Projections in Public
Curated by Karen Atkinson
PROJECTIONS IN PUBLIC is meant for a storefront window in a fairly well traveled area. Slides are rear screen projected in the window so the images face the street. The project began in 1987 when there was much controversy over public arts in this country, and was initially conceived in response to the debates surrounding this issue. Since that time, PROJECTIONS IN PUBLIC has been used to explore many other ideas and issues, and has been shown in several different locations- from a flower market in Los Angeles to a warehouse in Cleveland.
The imagery in slide form, are by artists from around the country, designed specifically for each site the project is shown, It is a way for these artists to explore a mode of direct communication with the audience. I am interested in this public format as a means to engage people in a comfortable way, on their own terms, at their own pace, and expand some of the current notions of how public art can function.
With this in mind, I have included a number of local artist who produced projects for this exhibition. This is new work for them, and the project, for most of them, was quite different form those artists who have created work from outside the area, and may reflect some familiarity with their particular audience. Their projects may address the “ neighborhood” with more accuracy.

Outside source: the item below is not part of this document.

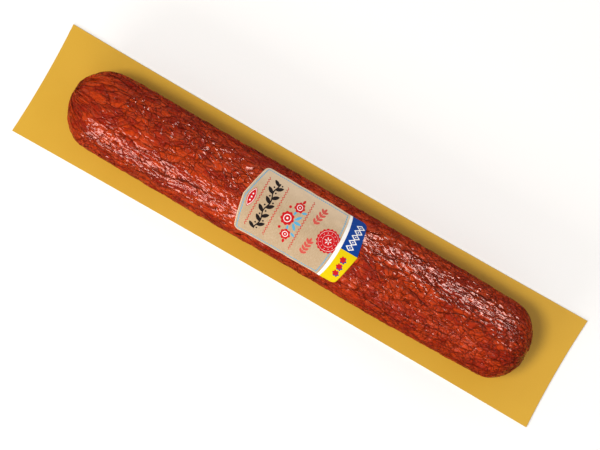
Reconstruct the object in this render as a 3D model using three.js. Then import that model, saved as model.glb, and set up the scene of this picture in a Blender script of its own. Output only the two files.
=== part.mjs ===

These images are meant to engage a dialogue with the audience, hopefully drawing the viewer a step further into thinking about what is addressed. The issues and ideas presented range from the local neighborhood to global concerns. Presented in this context, it creates a public discussion of issues affecting Michigan and the rest of the world. So bring your folding beach chair, maybe some popcorn, and set yourself up in the street and enjoy.
- Karen Atkinson
PROJECTIONS IN PUBLIC IN GRAND RAPIDS
Grand Rapids has a rich history of public sculpture. In 1969 Calder’s La Grande Vitesse was dedicated in Vandenberg Center. The sculpture, although always controversial (be it for its abstract design, or yellow ribbons which may adorn it), has become a symbol for this city. Sculpture off the Pedestal, a temporary exhibition of outdoor sculpture sponsored by the Women’s Committee in the early 70’s, received national attention. This project brought Grand Rapids permanent structures by artists such as Mark di Suvero (Motu) and Robert Morris ( The Grand Rapids Project (X), an earth sculpture in Belknap Memorial Park. Other works include Joseph Kinnebrew’s Grand River Sculpture and Fish ladder, and the not yet completed River’s Edge Environmental Sculpture Park,
Now there’s another title to add to this line- up. Karen Atkinson’s Projections in Public explores/ explodes not only the issues which can be addresses through public sculpture, but the very idea of public sculpture itself. Ms. Atkinson writes “ I was concerned about “the public’s” response to permanent sculpture “plunked on the street corner” (forever it would seem), and that was temporary, and, because of that, less threatening.
Projections in Public/ Grand Rapids gives 12 artists and diverse Grand Rapids audiences the opportunity to interact in new ways. People who may never walk into a gallery space will have a chance to see and react to this project. The content of the works deal with issues which concern us all, and are illustrative of how art and artists can be used to begin needed dialogue of these issues.
As possible budget cuts threaten to make art more and more inaccessible, UCLA is determined to present and generate projects which bring the arts out into the community. Out mission statement emphasizes this determination: UICA is dedicated to the development of a vital cultural community by generating and supporting innovative thought and creative action.